▽
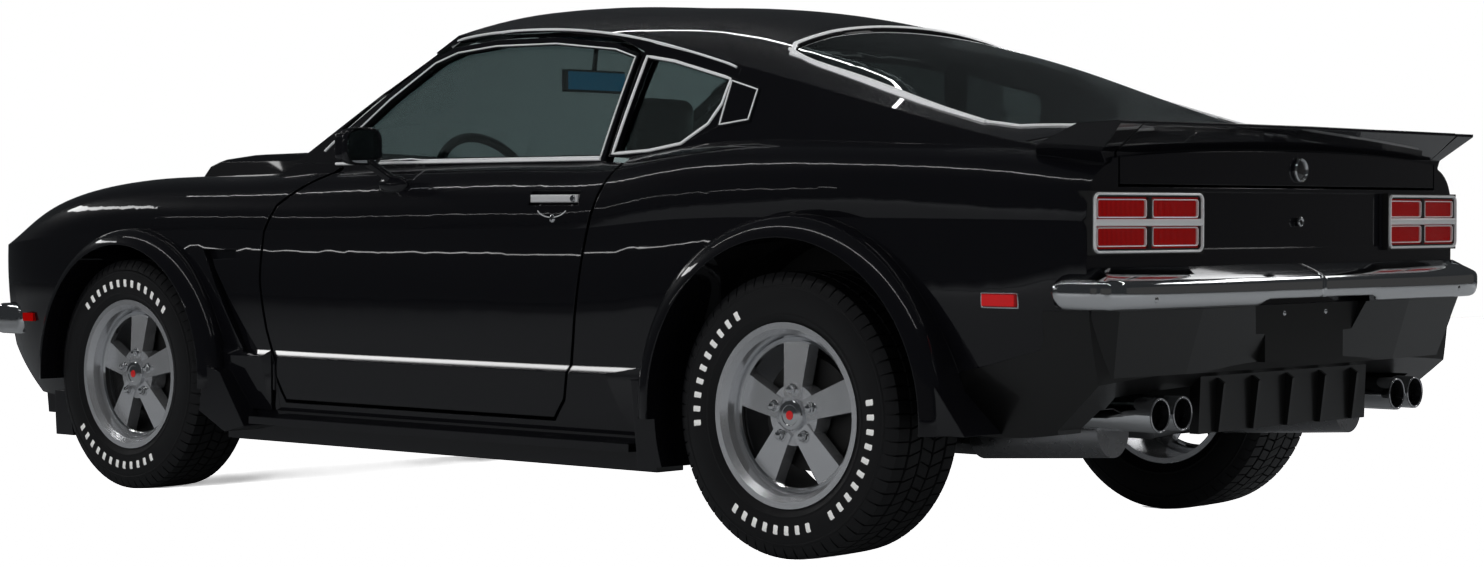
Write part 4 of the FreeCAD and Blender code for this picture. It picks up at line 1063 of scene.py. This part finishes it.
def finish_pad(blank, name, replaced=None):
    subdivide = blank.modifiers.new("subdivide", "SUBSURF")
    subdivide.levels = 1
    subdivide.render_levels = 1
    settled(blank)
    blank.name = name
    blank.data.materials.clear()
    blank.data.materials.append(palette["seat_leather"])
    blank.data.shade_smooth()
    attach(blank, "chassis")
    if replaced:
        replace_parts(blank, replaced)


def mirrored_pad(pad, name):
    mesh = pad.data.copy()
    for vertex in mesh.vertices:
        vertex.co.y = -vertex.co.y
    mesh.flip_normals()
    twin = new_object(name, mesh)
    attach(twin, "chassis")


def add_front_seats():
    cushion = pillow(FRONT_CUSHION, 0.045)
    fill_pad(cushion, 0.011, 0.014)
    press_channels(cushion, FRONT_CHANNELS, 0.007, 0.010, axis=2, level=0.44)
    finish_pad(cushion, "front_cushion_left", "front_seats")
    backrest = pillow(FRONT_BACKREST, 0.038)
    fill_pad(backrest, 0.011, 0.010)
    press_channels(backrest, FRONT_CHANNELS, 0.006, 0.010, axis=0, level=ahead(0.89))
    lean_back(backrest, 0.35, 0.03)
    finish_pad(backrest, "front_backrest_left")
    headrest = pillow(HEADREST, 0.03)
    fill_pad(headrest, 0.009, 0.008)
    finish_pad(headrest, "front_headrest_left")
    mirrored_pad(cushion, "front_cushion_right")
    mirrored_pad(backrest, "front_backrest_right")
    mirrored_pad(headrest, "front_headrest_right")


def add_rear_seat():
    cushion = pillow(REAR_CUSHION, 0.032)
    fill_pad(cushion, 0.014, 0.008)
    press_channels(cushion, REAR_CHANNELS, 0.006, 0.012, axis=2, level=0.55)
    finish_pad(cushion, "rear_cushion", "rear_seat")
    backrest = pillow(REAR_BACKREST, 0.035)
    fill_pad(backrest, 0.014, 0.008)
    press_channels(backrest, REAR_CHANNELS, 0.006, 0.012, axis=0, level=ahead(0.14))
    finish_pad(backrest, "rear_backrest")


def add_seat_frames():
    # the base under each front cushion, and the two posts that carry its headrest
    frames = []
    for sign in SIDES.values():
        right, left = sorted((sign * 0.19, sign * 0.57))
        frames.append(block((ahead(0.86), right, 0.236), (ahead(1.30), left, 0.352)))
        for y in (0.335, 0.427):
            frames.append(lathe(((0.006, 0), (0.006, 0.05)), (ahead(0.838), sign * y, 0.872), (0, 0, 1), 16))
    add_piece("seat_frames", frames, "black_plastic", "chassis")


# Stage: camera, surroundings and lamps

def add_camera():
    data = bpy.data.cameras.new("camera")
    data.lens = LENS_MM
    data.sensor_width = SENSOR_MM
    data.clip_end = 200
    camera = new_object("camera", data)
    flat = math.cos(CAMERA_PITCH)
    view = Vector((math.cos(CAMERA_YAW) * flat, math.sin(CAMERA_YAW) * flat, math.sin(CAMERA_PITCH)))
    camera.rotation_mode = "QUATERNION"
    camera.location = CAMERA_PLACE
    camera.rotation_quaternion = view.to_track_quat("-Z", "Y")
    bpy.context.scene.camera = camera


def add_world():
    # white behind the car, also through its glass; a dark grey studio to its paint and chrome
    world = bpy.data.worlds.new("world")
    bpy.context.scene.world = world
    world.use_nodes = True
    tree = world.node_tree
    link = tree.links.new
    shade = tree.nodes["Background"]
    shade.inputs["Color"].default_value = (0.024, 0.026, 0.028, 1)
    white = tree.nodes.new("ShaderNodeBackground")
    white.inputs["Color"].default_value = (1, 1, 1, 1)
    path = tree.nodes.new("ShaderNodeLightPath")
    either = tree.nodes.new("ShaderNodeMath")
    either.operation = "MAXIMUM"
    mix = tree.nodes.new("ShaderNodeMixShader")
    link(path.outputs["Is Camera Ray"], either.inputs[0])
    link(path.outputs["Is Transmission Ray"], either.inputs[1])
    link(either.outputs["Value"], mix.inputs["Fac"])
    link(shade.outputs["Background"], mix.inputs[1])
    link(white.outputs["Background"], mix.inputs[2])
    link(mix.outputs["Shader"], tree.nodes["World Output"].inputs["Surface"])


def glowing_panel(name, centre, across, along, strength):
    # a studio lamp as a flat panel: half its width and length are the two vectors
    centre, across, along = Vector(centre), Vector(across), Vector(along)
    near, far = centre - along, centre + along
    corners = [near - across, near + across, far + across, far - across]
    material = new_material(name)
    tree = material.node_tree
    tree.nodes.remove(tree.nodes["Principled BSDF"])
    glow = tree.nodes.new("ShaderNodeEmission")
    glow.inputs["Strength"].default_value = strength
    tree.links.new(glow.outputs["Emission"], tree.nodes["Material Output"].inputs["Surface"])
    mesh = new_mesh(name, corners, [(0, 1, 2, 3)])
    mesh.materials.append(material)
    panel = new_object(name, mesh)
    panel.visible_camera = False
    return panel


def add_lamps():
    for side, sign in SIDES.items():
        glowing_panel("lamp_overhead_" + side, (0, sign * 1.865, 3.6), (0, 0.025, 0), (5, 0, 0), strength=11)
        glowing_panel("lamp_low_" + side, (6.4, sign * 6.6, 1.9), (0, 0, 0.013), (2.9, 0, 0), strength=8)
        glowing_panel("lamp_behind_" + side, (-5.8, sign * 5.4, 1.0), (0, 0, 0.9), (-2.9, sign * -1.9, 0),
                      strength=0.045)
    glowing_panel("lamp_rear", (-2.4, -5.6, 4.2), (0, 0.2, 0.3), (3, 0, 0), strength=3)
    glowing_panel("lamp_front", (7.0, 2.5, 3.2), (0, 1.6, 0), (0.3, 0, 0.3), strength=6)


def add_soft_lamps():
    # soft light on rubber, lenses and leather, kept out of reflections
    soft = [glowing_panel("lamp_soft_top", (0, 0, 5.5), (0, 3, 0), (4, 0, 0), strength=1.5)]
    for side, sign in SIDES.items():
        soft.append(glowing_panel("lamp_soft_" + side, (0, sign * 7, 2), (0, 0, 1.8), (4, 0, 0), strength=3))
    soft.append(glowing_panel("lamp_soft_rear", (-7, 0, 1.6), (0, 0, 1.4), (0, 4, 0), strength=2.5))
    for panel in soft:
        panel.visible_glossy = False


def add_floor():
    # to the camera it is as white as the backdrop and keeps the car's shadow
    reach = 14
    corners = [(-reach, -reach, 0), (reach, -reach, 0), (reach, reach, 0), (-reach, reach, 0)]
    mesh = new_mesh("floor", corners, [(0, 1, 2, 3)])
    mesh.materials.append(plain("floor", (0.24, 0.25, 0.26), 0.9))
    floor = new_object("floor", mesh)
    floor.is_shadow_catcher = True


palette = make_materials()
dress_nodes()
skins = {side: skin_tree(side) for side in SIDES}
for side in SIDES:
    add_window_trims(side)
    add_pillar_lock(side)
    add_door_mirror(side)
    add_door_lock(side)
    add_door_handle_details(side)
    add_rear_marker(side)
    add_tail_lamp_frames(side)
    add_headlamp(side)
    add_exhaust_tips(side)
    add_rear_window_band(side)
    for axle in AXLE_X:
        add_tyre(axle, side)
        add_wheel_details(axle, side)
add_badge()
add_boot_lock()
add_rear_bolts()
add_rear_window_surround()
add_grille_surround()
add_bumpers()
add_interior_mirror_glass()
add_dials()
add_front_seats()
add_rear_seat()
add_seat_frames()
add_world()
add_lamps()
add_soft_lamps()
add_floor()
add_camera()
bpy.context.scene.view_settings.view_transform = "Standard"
△
**Written instruction**
Each line with the string "twin" in it needs to be found and copied.

**Answer for this exercise**
    twin = new_object(name, mesh)
    attach(twin, "chassis")